Valor Econômico, v. 20, n. 4967, 25/03/2020. Brasil, p. A11

Pesquisadores veem impacto imediato da medida

André Guilherme Vieira


A Medida Provisória (MP) assinada pelo presidente Jair Bolsonaro que permite que órgãos públicos deixem de responder pedidos feitos pela Lei de Acesso à Informação (LAI) durante a pandemia do coronavírus prejudica a execução de políticas públicas e evidencia o autoritarismo do chefe do Executivo. A avaliação é do pesquisador em integridade e transparência no setor público e doutorando em administração pública pela FGV, Fabiano Angélico. “Há um impacto imediato em nível técnico-operacional, porque pesquisadores, jornalistas e servidores públicos usam a LAI para ter acesso a dados fundamentais à execução de seu trabalho. É péssimo e afeta de imediato todas as políticas públicas”, afirma o pesquisador, que defende que a MP seja revogada.

“Apesar de o foco agora ser a saúde pública, todos os outros ministérios estão operativos, e o ministério da Economia certamente será impactado por essa medida. E há impacto imediato na prestação de contas públicas”, diz Angélico.

O especialista afirma que a medida provisória precisa ser derrubada pelo Congresso e que a sua publicação evidencia o viés autoritário de Bolsonaro e a falta de confiança do presidente na relação Estado-Sociedade. “Se aponta para uma situação de viés autoritário, de absoluta falta de confiança do presidente na relação entre Estado e sociedade.

Precisamos mais do que nunca de abertura para que possamos ter conhecimento do que o Estado está fazendo. Essa MP precisa ser revogada e o Congresso pode agir nesse caso”.

Bolsonaro assinou a MP 928 na noite de segunda-feira. No entanto, a medida prioriza as solicitações por LAI que tratem de ações para enfrentamento de emergência de saúde pública. A Lei de Acesso estabelece que todo órgão público deve responder em até 20 dias a todos os pedidos feitos por um cidadão que envolvam dados, documentos ou informações de caráter público. Esse prazo pode ser estendido por mais dez dias corridos, conforme a lei.

Ontem, o Fórum Brasileiro de Segurança Pública (FBSP) divulgou nota afirmando que a Medida Provisória (MP) 928 foi editada pelo presidente Jair Bolsonaro “com o propósito específico de limitar o acesso a dados governamentais, sob o pretexto de proteger servidores públicos da pandemia de coronavírus”. Para a entidade, apesar da situação de calamidade, a MP não tem justificativa prática. “Entendemos a situação emergencial a que todos estamos submetidos, mas também é necessário alertar que essa medida não se justifica na prática, uma vez que a grande parte desses dados pode ser acessada pelos servidores por meios eletrônicos largamente estabelecidos e em funcionamento na administração pública.”
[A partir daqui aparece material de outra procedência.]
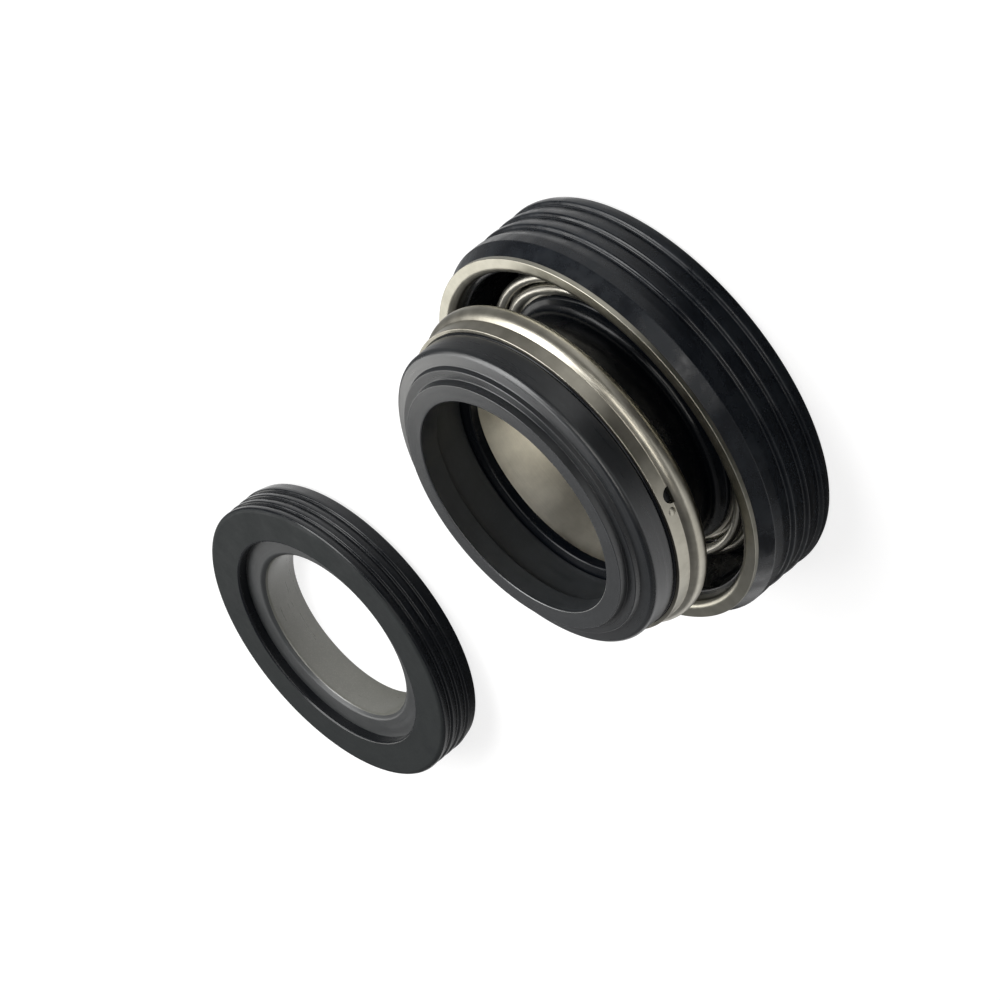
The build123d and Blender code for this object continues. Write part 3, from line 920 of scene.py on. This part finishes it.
class SEAL_OT_seat(bpy.types.Operator):
    """Loose seat: hard ring in a ribbed rubber boot"""

    bl_idname = "seal.seat"
    bl_label = "Seat"

    def execute(self, context):
        s = context.scene.seal_sizes
        low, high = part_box("seat_boot")
        centre = ((low[0] + high[0]) / 2 / MM, (low[1] + high[1]) / 2 / MM)
        # the bore wall is the same hard ring as the back: its smoother, glossier finish is real, and its far
        # lighter colour is painted light
        bore = ground_ceramic("Pressed ceramic, bored wall, painted lighter", "#62625B", "#6C6C65", 0.32, 0.5, 1.2, centre,
                              depth=0.03)
        back = ground_ceramic("Pressed ceramic, ground back", "#2A2C2D", "#383A3B", 0.45, 0.3, 1.6, centre)
        ring_top = s.seat_ring_height
        chamfer = 0.5
        hand_over(turned(
            "hard_seat",
            [
                (s.seat_bore, 0, 0.05),
                (s.seat_ring, 0, 0.2),
                (s.seat_ring, ring_top, 0.2),
                (s.seat_bore + chamfer, ring_top, 0.5),
                (s.seat_bore, ring_top - chamfer, 0.4),
            ],
            [back, bore], centre=centre, paint={4: 1},
        ), "case", "seat_ring")
        black = rubber("Moulded rubber, glossy seat ribs", panel_rubber(), "#14171A", 0.24, 0.45, mottle=0.45,
                       centre=centre)
        # the back face: a real matt finish on the same rubber, in a fixed lighter colour that is painted
        # light on this upward face
        matt = rubber("Moulded rubber, matt seat back, painted lighter", "#202324", "#292C2C", 0.62, 0.22, texture=0.3,
                      centre=centre)
        inset = 0.35  # depth of the grooves, width of the ribs and what is left above the first rib
        foot = 0.4  # the rubber ends this far above the lapped face
        root = s.seat_crest - inset
        hold = s.seat_ring - 1.45
        lip = s.seat_ring - 3.2
        teeth = ribs(s.seat_crest, root, first_land=inset, land=inset, pitch=1.35, count=4,
                     top=s.seat_height - inset, soft=(0.2, 0.5, 0.15))
        hand_over(turned(
            "ribbed_seat_boot",
            [
                (hold, foot, 0),
                (root, foot, 0.3),
                *teeth[::-1],
                (root, s.seat_height, 0.7),
                (lip, s.seat_height, 0.3),
                (lip, ring_top, 0),
                (hold, ring_top, 0),
            ],
            [black, matt], centre=centre, paint={len(teeth) + 2: 1},
        ), "case", "seat_boot")
        return {"FINISHED"}


# Stage

RIGHT = Vector((-0.636, -0.3445, -0.6905))
UP = Vector((0.772, -0.2838, -0.5692))
BACK = Vector((0.0, -0.8951, 0.4462))
CAMERA_PLACE = (0.0018, -1.2343, 0.6424)


def softbox(name, direction, target, distance, size, power, tint=(1, 1, 1)):
    """A rectangular studio lamp that looks at the target from a direction in the room."""
    lamp = bpy.data.lights.new(name, "AREA")
    lamp.shape = "RECTANGLE"
    lamp.size, lamp.size_y = size
    lamp.energy = power
    lamp.color = tint
    light = bpy.data.objects.new(name, lamp)
    bpy.context.scene.collection.objects.link(light)
    place = Vector(target) + Vector(direction).normalized() * distance
    light.location = place
    light.rotation_euler = (Vector(target) - place).to_track_quat("-Z", "Y").to_euler()


class SEAL_OT_stage(bpy.types.Operator):
    """Pale floor, soft studio light and the camera"""

    bl_idname = "seal.stage"
    bl_label = "Studio"

    def execute(self, context):
        scene = context.scene
        scene.view_settings.view_transform = "Standard"
        self.floor(scene)
        self.world(scene)
        self.lamps()
        self.camera(scene)
        return {"FINISHED"}

    def floor(self, scene):
        """White paper with the object's soft shadow. Metal and rubber reflect it bright at the sides and
        dim in a strip along Y, as if black card lay there."""
        mesh = bpy.data.meshes.new("studio_floor")
        size = 6.0
        mesh.from_pydata([(-size, -size, 0), (size, -size, 0), (size, size, 0), (-size, size, 0)], [],
                         [(0, 1, 2, 3)])
        floor = bpy.data.objects.new("studio_floor", mesh)
        floor.location.z = -0.00002
        scene.collection.objects.link(floor)
        material = bpy.data.materials.new("White paper sweep")
        tree = fresh_tree(material)
        path = add(tree, "ShaderNodeLightPath", (-4, 0))
        seen = figure(tree, (-3, 0), "MAXIMUM", (path, "Is Camera Ray"), (path, "Is Transmission Ray"))
        paper = add(tree, "ShaderNodeBsdfDiffuse", (-2, 2), {}, {"Color": tuple(scene.seal_colours.floor)})
        faint = add(tree, "ShaderNodeBsdfDiffuse", (-2, 3), {}, {"Color": (0.3, 0.3, 0.3, 1)})
        glow = add(tree, "ShaderNodeEmission", (-2, 4), {}, {"Strength": 0.8})
        lit = add(tree, "ShaderNodeAddShader", (-1, 3), {}, {0: (faint, 0), 1: (glow, 0)})
        # distance in metres from the strip's middle line, plus what narrows the strip towards the seat
        where = add(tree, "ShaderNodeTexCoord", (-6, 6))
        parts = add(tree, "ShaderNodeSeparateXYZ", (-5, 6), {}, {"Vector": (where, "Object")})
        aside = figure(tree, (-4, 6), "ADD", (parts, "X"), 0.012)
        reach = figure(tree, (-3, 6), "ABSOLUTE", (aside, 0))
        past = figure(tree, (-4, 8), "SUBTRACT", (parts, "Y"), 0.06)
        beyond = figure(tree, (-3, 8), "MAXIMUM", (past, 0), 0.0)
        strip = figure(tree, (-3, 7), "MULTIPLY_ADD", (beyond, 0), 0.4, (reach, 0))
        level = mapped(tree, (-2, 6), (strip, 0), (0.016, 0.046), 0.05, 1.0, "SMOOTHSTEP")
        # the paper dims again on the +X side, the left of the picture
        far = mapped(tree, (-2, 8), (parts, "X"), (0.024, 0.048), 1.0, 0.25, "SMOOTHSTEP")
        both = figure(tree, (-2, 7), "MULTIPLY", (level, 0), (far, 0))
        gleam = add(tree, "ShaderNodeEmission", (-1, 6), {}, {"Strength": (both, 0)})
        gloss = add(tree, "ShaderNodeMixShader", (0, 3), {},
                    {0: (path, "Is Glossy Ray"), 1: (paper, 0), 2: (gleam, 0)})
        mix = add(tree, "ShaderNodeMixShader", (0, 1), {}, {0: (seen, 0), 1: (gloss, 0), 2: (lit, 0)})
        add(tree, "ShaderNodeOutputMaterial", (1, 1), {}, {"Surface": (mix, 0)})
        mesh.materials.append(material)

    def world(self, scene):
        """A grey room, lightest 25 degrees up and darker at the floor and overhead, so that black rubber
        stays black and steel has contrast."""
        world = bpy.data.worlds.new("Studio room")
        scene.world = world
        tree = fresh_tree(world)
        where = add(tree, "ShaderNodeTexCoord", (-4, 0))
        parts = add(tree, "ShaderNodeSeparateXYZ", (-3, 0), {}, {"Vector": (where, "Generated")})
        tone = ramp(tree, (-2, 0), (parts, "Z"), (0.0, (0.2, 0.2, 0.21, 1)), (0.42, (0.45, 0.45, 0.45, 1)),
                    (0.68, (0.16, 0.16, 0.17, 1)))
        room = add(tree, "ShaderNodeBackground", (0, 0), {}, {"Color": (tone, 0), "Strength": 0.6})
        add(tree, "ShaderNodeOutputWorld", (2, 0), {}, {"Surface": (room, 0)})

    def lamps(self):
        """Two large lamps high on the +X side, one of them to the back, a strip beside the camera, a long
        low strip in front, and two small lamps near the head."""
        head = (0, 0, 0.012)
        beside_camera = -RIGHT * 0.2 - UP * 0.35 + BACK * 0.9
        softbox("key_softbox", (0.7, -0.1, 0.75), head, 0.55, (0.36, 0.36), 2.2)
        softbox("strip_softbox", beside_camera, head, 0.6, (0.5, 0.12), 0.8, (1, 0.97, 0.92))
        softbox("front_strip", (0.1, -0.9, 0.42), head, 0.8, (0.8, 0.07), 0.45, (1, 0.99, 0.97))
        softbox("near_softbox", (0.85, 0.35, 0.75), (0, 0, 0.02), 0.16, (0.08, 0.08), 0.025, (1, 0.98, 0.94))
        softbox("back_softbox", (0.25, 0.86, 0.42), head, 0.3, (0.1, 0.15), 0.085, (1, 0.99, 0.95))
        softbox("top_softbox", (0.4, 0.42, 0.85), (0, 0.04, 0.01), 0.7, (0.42, 0.42), 2.2)

    def camera(self, scene):
        """Long lens at the photograph's angle: 26.5 degrees above the floor and rolled."""
        lens = bpy.data.cameras.new("long_lens")
        lens.lens = 432
        lens.sensor_width = 36
        lens.clip_end = 20
        camera = bpy.data.objects.new("long_lens", lens)
        scene.collection.objects.link(camera)
        turn = Matrix((RIGHT, UP, BACK)).transposed()
        camera.matrix_world = Matrix.Translation(CAMERA_PLACE) @ turn.to_4x4()
        scene.camera = camera


# Panel and registration

class SEAL_PT_panel(bpy.types.Panel):
    """Lists the pieces of the seal and their sizes"""

    bl_idname = "SEAL_PT_panel"
    bl_label = "Shaft seal"
    bl_space_type = "VIEW_3D"
    bl_region_type = "UI"
    bl_category = "Shaft seal"

    def draw(self, context):
        for operator in STEPS:
            self.layout.operator(operator.bl_idname)
        for group in (context.scene.seal_sizes, context.scene.seal_colours):
            for name in group.__annotations__:
                self.layout.prop(group, name)


STEPS = (SEAL_OT_stage, SEAL_OT_case, SEAL_OT_spring, SEAL_OT_bellows, SEAL_OT_nose, SEAL_OT_seat)
CLASSES = (SealSizes, SealColours, *STEPS, SEAL_PT_panel)


def register():
    for cls in CLASSES:
        bpy.utils.register_class(cls)
    bpy.types.Scene.seal_sizes = PointerProperty(type=SealSizes)
    bpy.types.Scene.seal_colours = PointerProperty(type=SealColours)


def unregister():
    del bpy.types.Scene.seal_colours
    del bpy.types.Scene.seal_sizes
    for cls in reversed(CLASSES):
        bpy.utils.unregister_class(cls)


def main():
    """Builds the studio and every piece in order."""
    register()
    bpy.ops.seal.stage()
    bpy.ops.seal.case()
    bpy.ops.seal.spring()
    bpy.ops.seal.bellows()
    bpy.ops.seal.nose()
    bpy.ops.seal.seat()


if __name__ == "__main__":
    main()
Também ontem, o Instituto Sou da Paz divulgou nota de repúdio à MP. “Somente com mais transparência, e não o contrário, será possível reforçar a informação compartilhada com a população de modo a evitar pânico, incentivar a cooperação e trazer confiança sobre as estratégias de enfrentamento dos governos frente à crise”, diz trecho do comunicado da entidade, que também pediu que a medida seja derrubada.